If you are selling a Miami Beach waterfront condo, local exposure alone is rarely enough. South Florida continues to attract a large share of international demand, and many of those buyers are paying cash, comparing lifestyle options, and weighing rental potential at the same time. To stand out, your listing needs more than beautiful photos. It needs a clear global strategy built around how buyers actually shop, travel, and make decisions. Let’s dive in.

Why global marketing matters in Miami Beach

Miami Beach sits in one of the most internationally connected real estate markets in the country. Florida recorded 16,401 international residential purchases worth $10.4 billion in the 12-month period ending July 2025, and 21% of all U.S. international-buyer residential purchases took place in Florida. Within the state, the Miami-Fort Lauderdale-West Palm Beach metro captured 45% of Florida’s international purchases.

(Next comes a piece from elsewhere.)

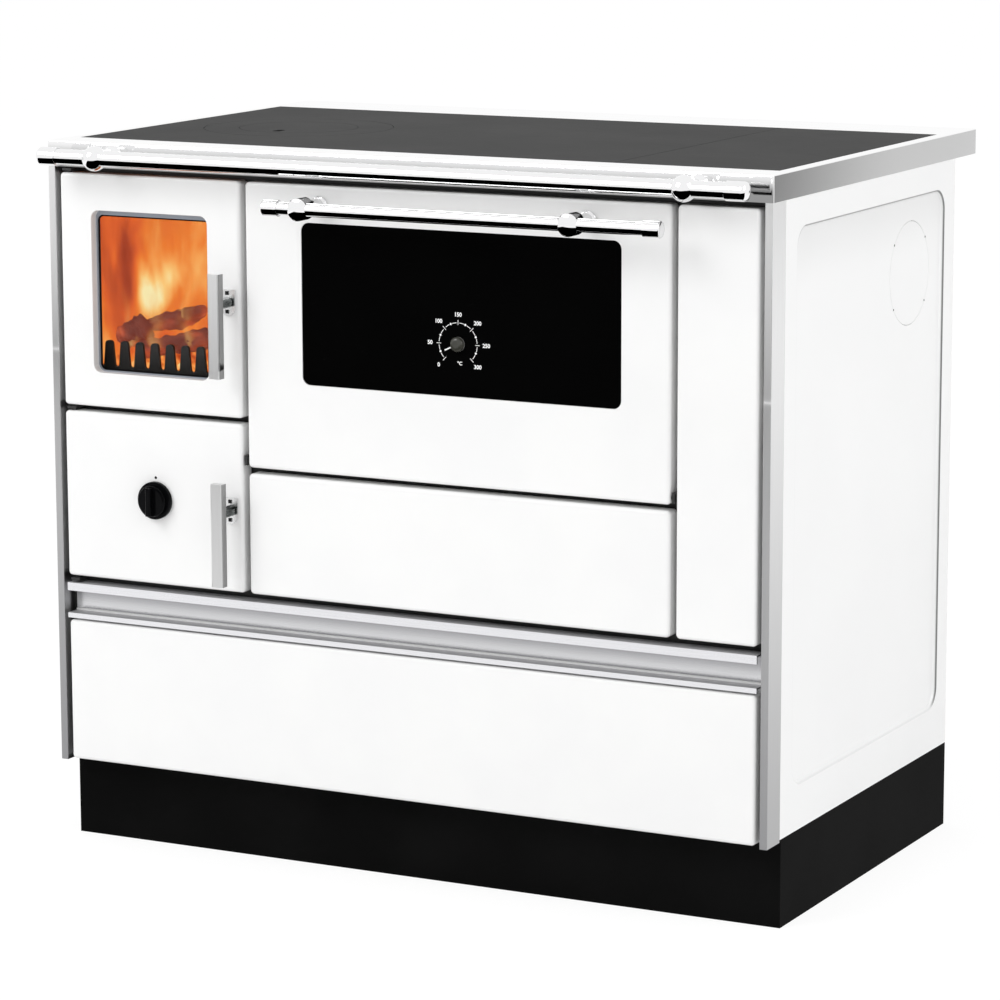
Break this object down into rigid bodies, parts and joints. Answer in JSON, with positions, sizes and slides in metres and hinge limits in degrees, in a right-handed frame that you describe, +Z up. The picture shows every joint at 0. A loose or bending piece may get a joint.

That matters if you are selling a waterfront condo in Miami Beach. In South Florida, 64% of international purchases came from Latin America and the Caribbean, and 14% came from Europe. Your likely buyer may not be down the street. They may be in Bogotá, Buenos Aires, São Paulo, Toronto, or London, planning a visit after narrowing options online.

Buyer behavior also supports a broader strategy. Florida’s international buyers were 60% all-cash, and 68% planned to use the property as a vacation home and/or rental investment. That means your marketing should speak to both emotional appeal and practical ownership value from the start.

Miami Beach condos need targeted positioning

A generic luxury listing can miss the mark, even in a high-demand market. International buyers do not all want the same thing, and Miami Beach waterfront condos often appeal to several buyer types at once.

Some buyers are looking for a seasonal escape with views, services, and easy access to the waterfront lifestyle. Others are focused on rental use and want to understand carrying costs, building rules, and how the property may fit into a broader portfolio. Some are buying for primary use and care most about layout, building quality, convenience, and day-to-day livability.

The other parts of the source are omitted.